The acting?  Stupendous.  This film won the Screen Actors Guild Award for Best Ensemble Cast and it is well deserved.  Clearly their peers in the acting world agree by giving the cast that honor.  Viola Davis is perfect in this role.  Octavia Spencer is moving.  And Jessica Chastain is hilarious.  I even think that Bryce Dallas Howard has been overlooked for what a fantastic job she plays as the main villian in this movie.  It's funny that one of the main reasons I would have initially seen the movie, Emma Stone, ends up being outshined by so many different characters. 
The script?  Enthralling.  There are parts that I was laughing out loud (which, honestly, I rarely do at a movie... even a really good comedy) and parts that I was crying.  But most of all, I was just simply engaged.  I couldn't take my eyes and ears off of it.  I wanted to know what was going to happen next.  It's one of those movies where you get sucked in and everything else in the world seems unimportant.  Heck, I was was watching it on Christmas Eve and I forgot it was Christmas! 
The set design and costuming?  Gorgeous.  It really helped to elevate the script and the acting to an even higher level. 

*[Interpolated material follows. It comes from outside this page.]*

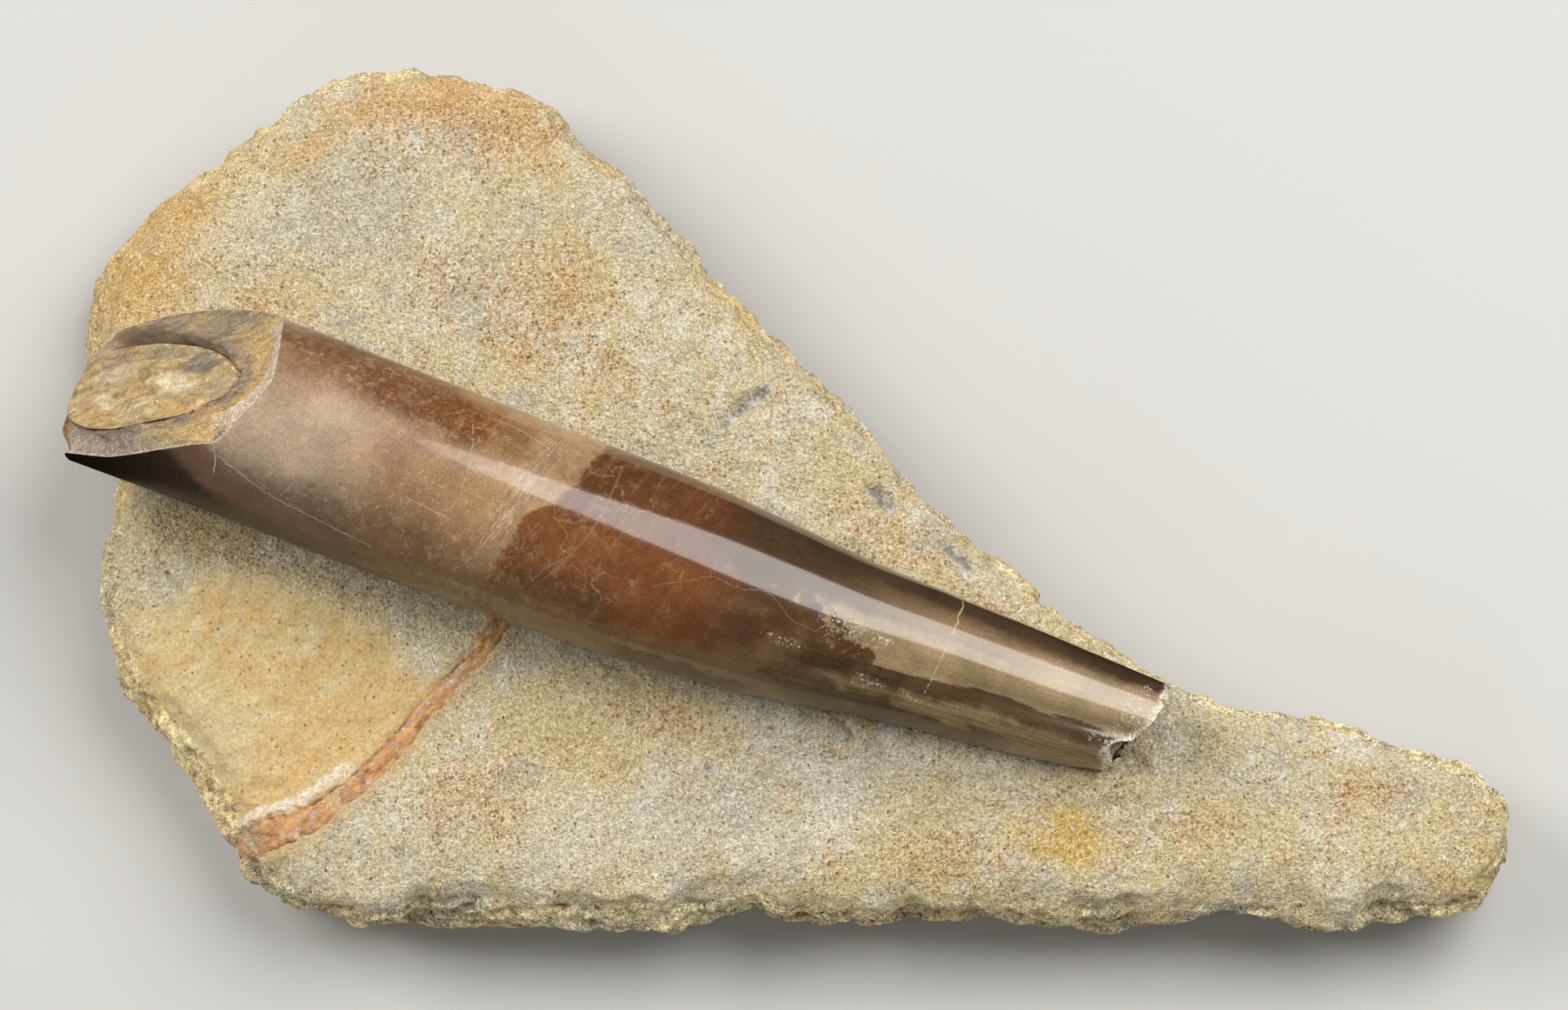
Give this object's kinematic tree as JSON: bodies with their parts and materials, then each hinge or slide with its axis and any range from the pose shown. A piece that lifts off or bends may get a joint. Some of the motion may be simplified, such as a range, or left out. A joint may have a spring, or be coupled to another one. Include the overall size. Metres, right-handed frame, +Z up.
{
  "type": "belemnite fossil",
  "caption": "Polished belemnite guard with its filled phragmocone bared at the broken wide end, lying in a free-standing slab of sandy limestone.",
  "frame": {"origin": "middle of the footprint, on the surface the slab rests on", "axes": "+X along the slab from its broad end to its narrow arm, +Y across it from the straight front edge to the back, +Z up"},
  "size_m": [0.2397, 0.1455, 0.0499],
  "materials": {
    "sandy_limestone": "matte",
    "polished_calcite": "polished",
    "phragmocone_fill": "satin",
    "stained_shell": "satin"
  },
  "bodies": {
    "root": {"matrix_slab": "sandy_limestone", "guard": "polished_calcite", "phragmocone": "phragmocone_fill", "shell_band": "stained_shell"}
  },
  "joints": []
}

One thing I like most about this movie is that I'll have the memory of watching it with my mom.  At one point my mom looked at me and said "this is exactly how some people were back in that time".  She was getting really emotional about it, but she lived through the civil rights movement.  It was during her high school years... so its all very near and dear to her.  You could also tell that she was so happy to now live in a time where that sort of racism is behind us.  Still there are struggles, yes... but we can say that we are now a better people.  And hopefully, all people will have a more open mind after seeing The Help.  In my mind, the best movie of the year.
The Help tweet: "You is kind.  You is smart.  You is important."